Improving the finances of the Millennial generation is a place to start. This means that that policy reforms should address key components of the balance sheet—savings and assets, as well as debts and liabilities—and should do so with a “two-generation” approach. We will need to simultaneously address the financial state of current Millennials and create new pathways to progress for future generations.

For today’s young Americans, we should promote savings to build up cash reserves, reduce the debt overhang, facilitate deposits to retirement plans, and increase the supply of affordable rental housing while promoting avenues toward sustainable homeownership. And safeguarding the financial future of the next generation will require us to make massive early investments in education and asset development, address the rising cost of college and reduce reliance on student loans, promote new sources and opportunities to grow income and build wealth, and support family caregiving.
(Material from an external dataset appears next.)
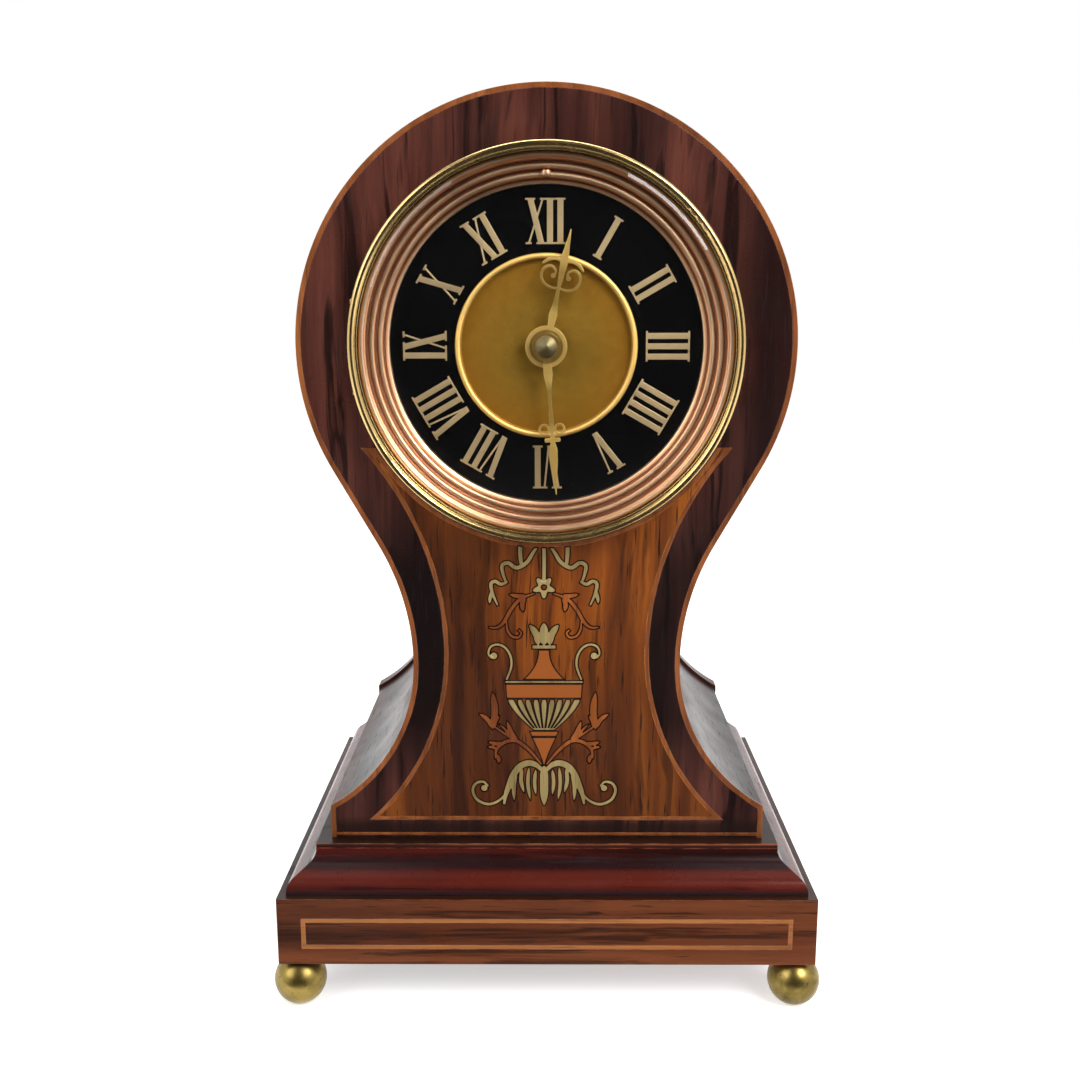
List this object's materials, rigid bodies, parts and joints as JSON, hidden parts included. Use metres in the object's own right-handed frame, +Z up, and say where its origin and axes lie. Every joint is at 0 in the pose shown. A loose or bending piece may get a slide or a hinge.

Without a dramatic change in the fortunes of Millennials, an entire generation will miss out on the chance to reach its full potential, imperiling our democracy in the process. If the diverse cohort of young adults who constitute the Millennial generation can’t improve their financial balance sheets by earning more, increasing their assets, and lowering their liabilities, their climb up the economic ladder won’t be delayed—it won’t occur at all. There is a role for all of us, and particularly for our policymakers, to help this generation chart a new course.